## TASK TO CARRY OUT
Reproduce every line of the listing as written, apart from the pictures.

— START OF RECORD LIST —

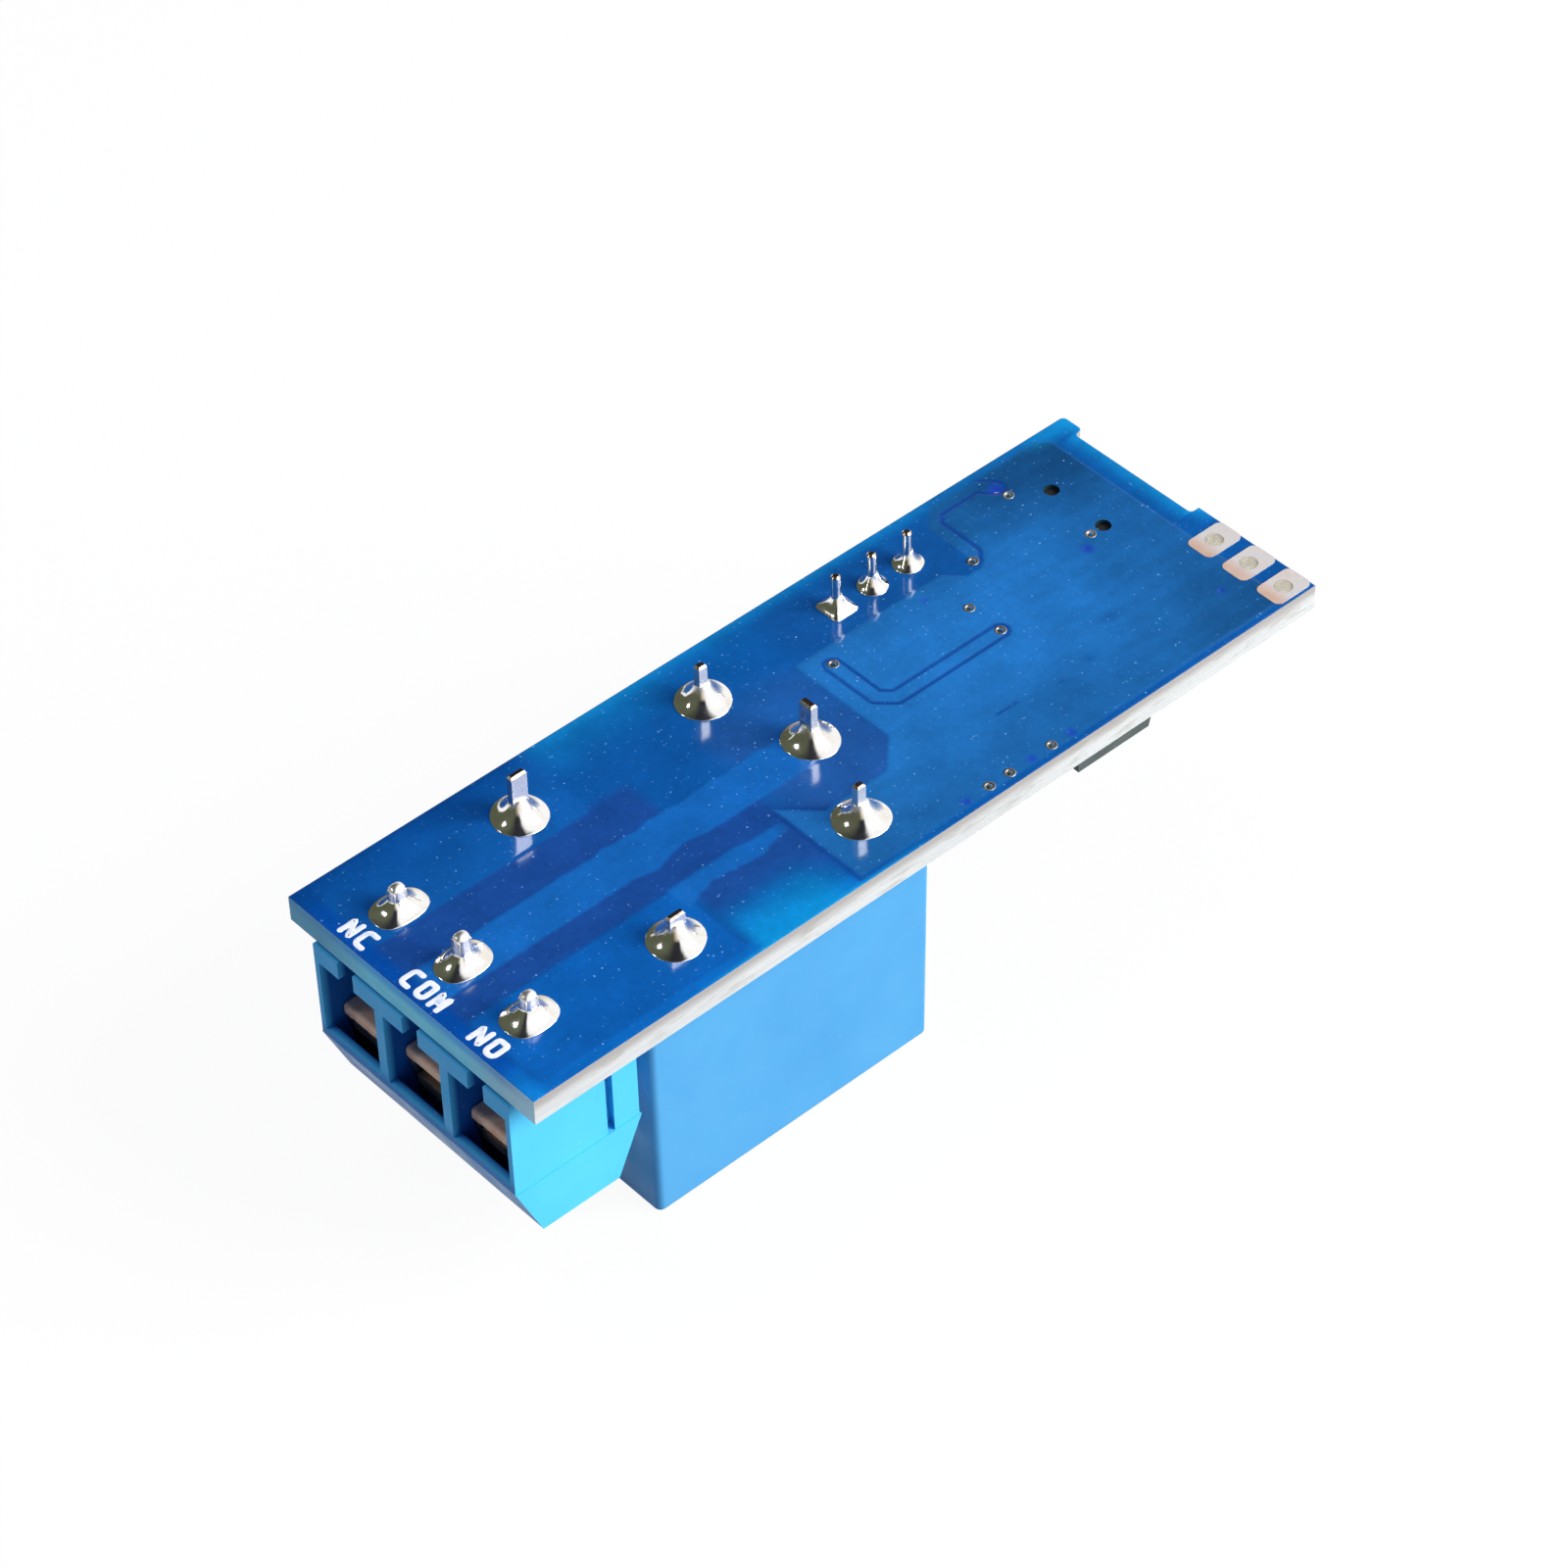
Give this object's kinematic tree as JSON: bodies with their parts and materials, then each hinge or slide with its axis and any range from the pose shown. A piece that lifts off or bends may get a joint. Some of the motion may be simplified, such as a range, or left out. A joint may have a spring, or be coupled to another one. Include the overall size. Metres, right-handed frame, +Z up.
{
  "type": "relay module board",
  "caption": "Slim blue relay circuit board resting solder side up on its relay, with screw terminal, edge pads, trimmer and socket.",
  "frame": {"origin": "under the middle of the board, in the plane of the relay's flat face that it rests on", "axes": "+X from the screw terminal to the socket, +Z up out of the solder side, +Y to the trimmer's edge"},
  "size_m": [0.054, 0.019, 0.0196],
  "materials": {
    "board": "glossy blue solder mask on glass-fibre laminate",
    "pad_copper": "bare tinned copper",
    "solder": "bright solder",
    "relay_blue": "satin blue moulding",
    "relay_base": "matte blue moulding",
    "bobbin_white": "natural moulding",
    "winding": "enamelled copper wire",
    "plated_iron": "plated iron",
    "spring_copper": "spring copper",
    "contact_silver": "silver alloy",
    "strip_brass": "tinned brass strip",
    "tinned_pin": "tinned wire",
    "terminal_blue": "glossy light blue moulding",
    "cage_brass": "plain folded strip",
    "screw_steel": "zinc-plated steel",
    "terminal_tin": "tinned strip",
    "trimmer_blue": "matte blue moulding",
    "adjuster_brass": "turned brass",
    "shell_steel": "nickel-plated sheet steel",
    "insulator_black": "black moulding",
    "gold_contacts": "gold-plated strip",
    "chip_black": "dark epoxy moulding",
    "resistor": "black film on ceramic with tinned ends",
    "capacitor": "tan ceramic with tinned ends",
    "lamp": "clear lens on a white chip"
  },
  "bodies": {
    "module": {"board": "board", "capacitor_1": "capacitor", "capacitor_2": "capacitor", "chip_body": "chip_black", "chip_leads": "tinned_pin", "diode": "chip_black", "edge_pad_1": "pad_copper", "edge_pad_2": "pad_copper", "edge_pad_3": "pad_copper", "lamp_power": "lamp", "lamp_relay": "lamp", "relay_base": "relay_base", "relay_bobbin": "bobbin_white", "relay_closed_terminal": "strip_brass", "relay_coil_pin_1": "tinned_pin", "relay_coil_pin_2": "tinned_pin", "relay_core": "plated_iron", "relay_cover": "relay_blue", "relay_open_terminal": "strip_brass", "relay_return_spring": "spring_copper", "relay_solder": "solder", "relay_winding": "winding", "relay_yoke": "plated_iron", "resistor_1": "resistor", "resistor_2": "resistor", "resistor_3": "resistor", "resistor_4": "resistor", "resistor_5": "resistor", "socket_contacts": "gold_contacts", "socket_insulator": "insulator_black", "socket_shell": "shell_steel", "terminal_contact_1": "terminal_tin", "terminal_contact_2": "terminal_tin", "terminal_contact_3": "terminal_tin", "terminal_housing": "terminal_blue", "terminal_solder": "solder", "transistor": "chip_black", "trimmer_body": "trimmer_blue", "trimmer_pin_1": "tinned_pin", "trimmer_pin_2": "tinned_pin", "trimmer_pin_3": "tinned_pin", "trimmer_solder": "solder"},
    "clamp_screw_1": {"terminal_screw_1": "screw_steel"},
    "clamp_cage_1": {"terminal_cage_1": "cage_brass"},
    "clamp_screw_2": {"terminal_screw_2": "screw_steel"},
    "clamp_cage_2": {"terminal_cage_2": "cage_brass"},
    "clamp_screw_3": {"terminal_screw_3": "screw_steel"},
    "clamp_cage_3": {"terminal_cage_3": "cage_brass"},
    "adjuster": {"trimmer_screw": "adjuster_brass"},
    "armature": {"relay_armature": "plated_iron", "relay_leaf": "spring_copper", "relay_moving_contact": "contact_silver"}
  },
  "joints": [
    {"name": "clamp_1_turn", "type": "hinge", "parent": "module", "child": "clamp_screw_1", "pos_m": [-0.02342, -0.00506, 0.0052], "axis": [0, 0, 1], "range_deg": [-1022.6, 237.7]},
    {"name": "clamp_1_rise", "type": "slide", "parent": "module", "child": "clamp_cage_1", "axis": [0, 0, -1], "range_m": [-0.00142, 0.00033]},
    {"name": "clamp_2_turn", "type": "hinge", "parent": "module", "child": "clamp_screw_2", "pos_m": [-0.02342, 0, 0.0052], "axis": [0, 0, 1], "range_deg": [-626.5, 633.7]},
    {"name": "clamp_2_rise", "type": "slide", "parent": "module", "child": "clamp_cage_2", "axis": [0, 0, -1], "range_m": [-0.00087, 0.00088]},
    {"name": "clamp_3_turn", "type": "hinge", "parent": "module", "child": "clamp_screw_3", "pos_m": [-0.02342, 0.00506, 0.0052], "axis": [0, 0, 1], "range_deg": [-1202.5, 57.7]},
    {"name": "clamp_3_rise", "type": "slide", "parent": "module", "child": "clamp_cage_3", "axis": [0, 0, -1], "range_m": [-0.00167, 0.00008]},
    {"name": "trimmer_turn", "type": "hinge", "parent": "module", "child": "adjuster", "pos_m": [0.00649, 0.00653, 0.005], "axis": [0, 0, 1], "continuous": true},
    {"name": "armature_swing", "type": "hinge", "parent": "module", "child": "armature", "pos_m": [-0.00076, 0, 0.00392], "axis": [0, 1, 0], "range_deg": [0, 1.9], "stiffness_Nm_per_rad": 0.01, "springref_deg": -5.73}
  ],
  "couplings": [
    {"joint": "clamp_1_turn", "follows": "clamp_1_rise", "rad_per_m": 12566},
    {"joint": "clamp_2_turn", "follows": "clamp_2_rise", "rad_per_m": 12566},
    {"joint": "clamp_3_turn", "follows": "clamp_3_rise", "rad_per_m": 12566}
  ]
}
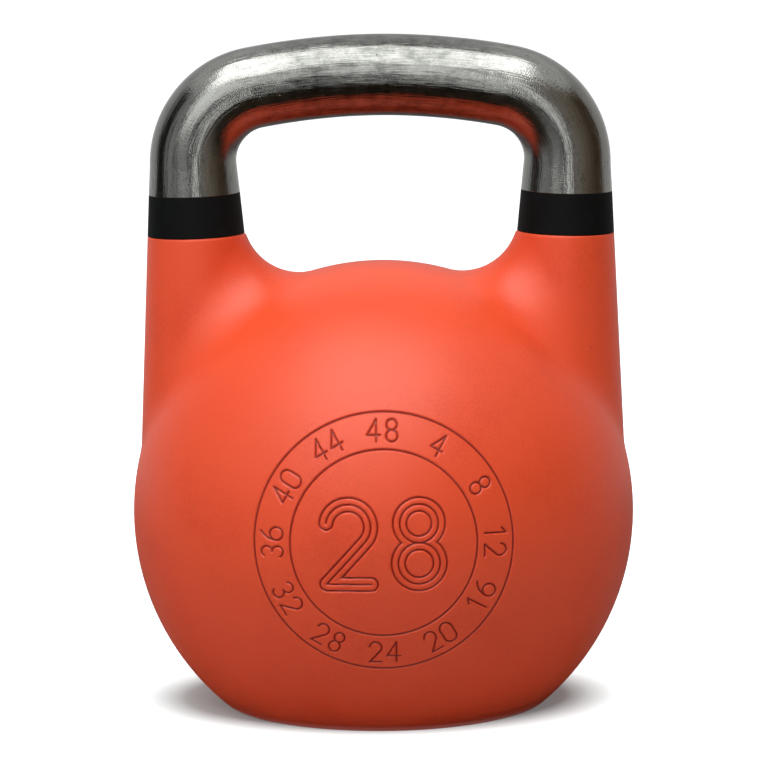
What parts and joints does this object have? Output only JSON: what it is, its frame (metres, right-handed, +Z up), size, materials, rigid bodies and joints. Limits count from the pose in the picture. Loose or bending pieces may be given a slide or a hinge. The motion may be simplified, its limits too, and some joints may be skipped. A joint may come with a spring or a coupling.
{
  "type": "competition kettlebell",
  "caption": "Ball-shaped cast weight with a flat base, two tapered horns and an arched bare-metal grip bar, black sleeves round the horns and a plugged hollow core.",
  "frame": {"origin": "on the floor at the centre of the flat base", "axes": "+Z up through the ball to the middle of the grip, +X to the right of someone who faces the front, -Y towards the front, which has the engraved rings"},
  "size_m": [0.21, 0.21, 0.28],
  "materials": {
    "coated_casting": "satin orange-red powder coat over cast steel",
    "grip_steel": "hand-ground and polished bare cast steel, on the grip above the sleeves",
    "band_rubber": "matt black",
    "turned_steel": "turned, oiled",
    "ballast_steel": "sawn and turned",
    "fastener_steel": "blackened",
    "seal_rubber": "matt",
    "cap_plastic": "moulded, matt"
  },
  "bodies": {
    "root": {"bell_casting": "coated_casting", "left_band": "band_rubber", "right_band": "band_rubber", "base_plug": "turned_steel", "plug_gasket": "seal_rubber", "plug_lock_screws": "fastener_steel", "ballast_disc_lower": "ballast_steel", "ballast_disc_middle": "ballast_steel", "ballast_disc_upper": "ballast_steel", "flat_washer": "fastener_steel", "spring_washer": "fastener_steel", "ballast_nut": "fastener_steel", "ballast_bolt": "fastener_steel", "bolt_seal": "seal_rubber", "bolt_cap": "cap_plastic"}
  },
  "joints": []
}
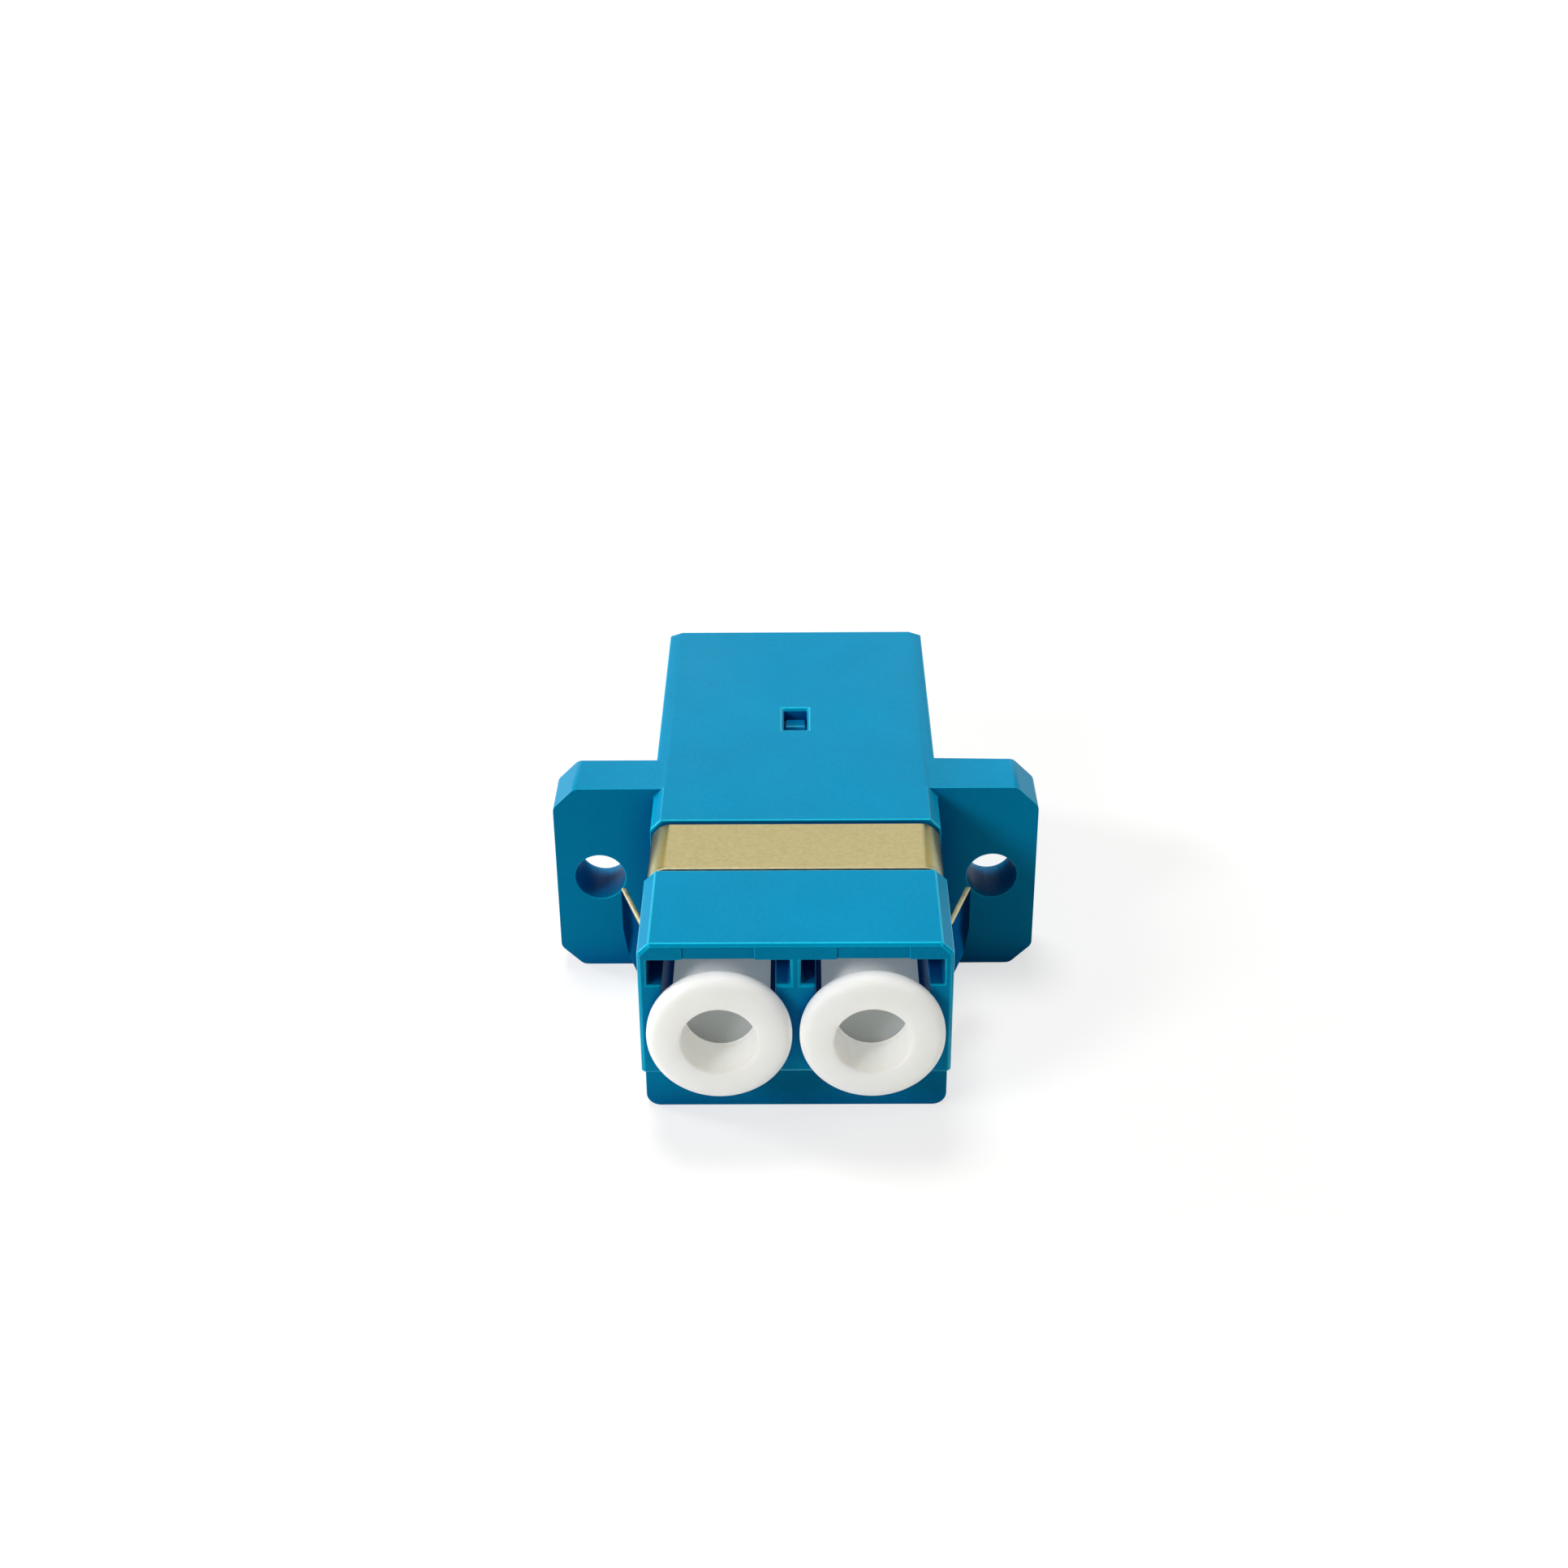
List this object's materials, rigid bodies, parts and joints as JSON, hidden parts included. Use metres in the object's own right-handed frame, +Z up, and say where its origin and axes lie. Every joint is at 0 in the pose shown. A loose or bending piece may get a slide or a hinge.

— END OF RECORD LIST —

## RESULT FOR THIS TASK
Give this object's kinematic tree as JSON: bodies with their parts and materials, then each hinge or slide with its axis and any range from the pose shown. A piece that lifts off or bends may get a joint. Some of the motion may be simplified, such as a range, or left out. A joint may have a spring, or be coupled to another one. Include the overall size. Metres, right-handed frame, +Z up.
{
  "type": "relay module board",
  "caption": "Slim blue relay circuit board resting solder side up on its relay, with screw terminal, edge pads, trimmer and socket.",
  "frame": {"origin": "under the middle of the board, in the plane of the relay's flat face that it rests on", "axes": "+X from the screw terminal to the socket, +Z up out of the solder side, +Y to the trimmer's edge"},
  "size_m": [0.054, 0.019, 0.0196],
  "materials": {
    "board": "glossy blue solder mask on glass-fibre laminate",
    "pad_copper": "bare tinned copper",
    "solder": "bright solder",
    "relay_blue": "satin blue moulding",
    "relay_base": "matte blue moulding",
    "bobbin_white": "natural moulding",
    "winding": "enamelled copper wire",
    "plated_iron": "plated iron",
    "spring_copper": "spring copper",
    "contact_silver": "silver alloy",
    "strip_brass": "tinned brass strip",
    "tinned_pin": "tinned wire",
    "terminal_blue": "glossy light blue moulding",
    "cage_brass": "plain folded strip",
    "screw_steel": "zinc-plated steel",
    "terminal_tin": "tinned strip",
    "trimmer_blue": "matte blue moulding",
    "adjuster_brass": "turned brass",
    "shell_steel": "nickel-plated sheet steel",
    "insulator_black": "black moulding",
    "gold_contacts": "gold-plated strip",
    "chip_black": "dark epoxy moulding",
    "resistor": "black film on ceramic with tinned ends",
    "capacitor": "tan ceramic with tinned ends",
    "lamp": "clear lens on a white chip"
  },
  "bodies": {
    "module": {"board": "board", "capacitor_1": "capacitor", "capacitor_2": "capacitor", "chip_body": "chip_black", "chip_leads": "tinned_pin", "diode": "chip_black", "edge_pad_1": "pad_copper", "edge_pad_2": "pad_copper", "edge_pad_3": "pad_copper", "lamp_power": "lamp", "lamp_relay": "lamp", "relay_base": "relay_base", "relay_bobbin": "bobbin_white", "relay_closed_terminal": "strip_brass", "relay_coil_pin_1": "tinned_pin", "relay_coil_pin_2": "tinned_pin", "relay_core": "plated_iron", "relay_cover": "relay_blue", "relay_open_terminal": "strip_brass", "relay_return_spring": "spring_copper", "relay_solder": "solder", "relay_winding": "winding", "relay_yoke": "plated_iron", "resistor_1": "resistor", "resistor_2": "resistor", "resistor_3": "resistor", "resistor_4": "resistor", "resistor_5": "resistor", "socket_contacts": "gold_contacts", "socket_insulator": "insulator_black", "socket_shell": "shell_steel", "terminal_contact_1": "terminal_tin", "terminal_contact_2": "terminal_tin", "terminal_contact_3": "terminal_tin", "terminal_housing": "terminal_blue", "terminal_solder": "solder", "transistor": "chip_black", "trimmer_body": "trimmer_blue", "trimmer_pin_1": "tinned_pin", "trimmer_pin_2": "tinned_pin", "trimmer_pin_3": "tinned_pin", "trimmer_solder": "solder"},
    "clamp_screw_1": {"terminal_screw_1": "screw_steel"},
    "clamp_cage_1": {"terminal_cage_1": "cage_brass"},
    "clamp_screw_2": {"terminal_screw_2": "screw_steel"},
    "clamp_cage_2": {"terminal_cage_2": "cage_brass"},
    "clamp_screw_3": {"terminal_screw_3": "screw_steel"},
    "clamp_cage_3": {"terminal_cage_3": "cage_brass"},
    "adjuster": {"trimmer_screw": "adjuster_brass"},
    "armature": {"relay_armature": "plated_iron", "relay_leaf": "spring_copper", "relay_moving_contact": "contact_silver"}
  },
  "joints": [
    {"name": "clamp_1_turn", "type": "hinge", "parent": "module", "child": "clamp_screw_1", "pos_m": [-0.02342, -0.00506, 0.0052], "axis": [0, 0, 1], "range_deg": [-1022.6, 237.7]},
    {"name": "clamp_1_rise", "type": "slide", "parent": "module", "child": "clamp_cage_1", "axis": [0, 0, -1], "range_m": [-0.00142, 0.00033]},
    {"name": "clamp_2_turn", "type": "hinge", "parent": "module", "child": "clamp_screw_2", "pos_m": [-0.02342, 0, 0.0052], "axis": [0, 0, 1], "range_deg": [-626.5, 633.7]},
    {"name": "clamp_2_rise", "type": "slide", "parent": "module", "child": "clamp_cage_2", "axis": [0, 0, -1], "range_m": [-0.00087, 0.00088]},
    {"name": "clamp_3_turn", "type": "hinge", "parent": "module", "child": "clamp_screw_3", "pos_m": [-0.02342, 0.00506, 0.0052], "axis": [0, 0, 1], "range_deg": [-1202.5, 57.7]},
    {"name": "clamp_3_rise", "type": "slide", "parent": "module", "child": "clamp_cage_3", "axis": [0, 0, -1], "range_m": [-0.00167, 0.00008]},
    {"name": "trimmer_turn", "type": "hinge", "parent": "module", "child": "adjuster", "pos_m": [0.00649, 0.00653, 0.005], "axis": [0, 0, 1], "continuous": true},
    {"name": "armature_swing", "type": "hinge", "parent": "module", "child": "armature", "pos_m": [-0.00076, 0, 0.00392], "axis": [0, 1, 0], "range_deg": [0, 1.9], "stiffness_Nm_per_rad": 0.01, "springref_deg": -5.73}
  ],
  "couplings": [
    {"joint": "clamp_1_turn", "follows": "clamp_1_rise", "rad_per_m": 12566},
    {"joint": "clamp_2_turn", "follows": "clamp_2_rise", "rad_per_m": 12566},
    {"joint": "clamp_3_turn", "follows": "clamp_3_rise", "rad_per_m": 12566}
  ]
}
What parts and joints does this object have? Output only JSON: what it is, its frame (metres, right-handed, +Z up), size, materials, rigid bodies and joints. Limits count from the pose in the picture. Loose or bending pieces may be given a slide or a hinge. The motion may be simplified, its limits too, and some joints may be skipped. A joint may come with a spring or a coupling.
{
  "type": "competition kettlebell",
  "caption": "Ball-shaped cast weight with a flat base, two tapered horns and an arched bare-metal grip bar, black sleeves round the horns and a plugged hollow core.",
  "frame": {"origin": "on the floor at the centre of the flat base", "axes": "+Z up through the ball to the middle of the grip, +X to the right of someone who faces the front, -Y towards the front, which has the engraved rings"},
  "size_m": [0.21, 0.21, 0.28],
  "materials": {
    "coated_casting": "satin orange-red powder coat over cast steel",
    "grip_steel": "hand-ground and polished bare cast steel, on the grip above the sleeves",
    "band_rubber": "matt black",
    "turned_steel": "turned, oiled",
    "ballast_steel": "sawn and turned",
    "fastener_steel": "blackened",
    "seal_rubber": "matt",
    "cap_plastic": "moulded, matt"
  },
  "bodies": {
    "root": {"bell_casting": "coated_casting", "left_band": "band_rubber", "right_band": "band_rubber", "base_plug": "turned_steel", "plug_gasket": "seal_rubber", "plug_lock_screws": "fastener_steel", "ballast_disc_lower": "ballast_steel", "ballast_disc_middle": "ballast_steel", "ballast_disc_upper": "ballast_steel", "flat_washer": "fastener_steel", "spring_washer": "fastener_steel", "ballast_nut": "fastener_steel", "ballast_bolt": "fastener_steel", "bolt_seal": "seal_rubber", "bolt_cap": "cap_plastic"}
  },
  "joints": []
}
List this object's materials, rigid bodies, parts and joints as JSON, hidden parts included. Use metres in the object's own right-handed frame, +Z up, and say where its origin and axes lie. Every joint is at 0 in the pose shown. A loose or bending piece may get a slide or a hinge.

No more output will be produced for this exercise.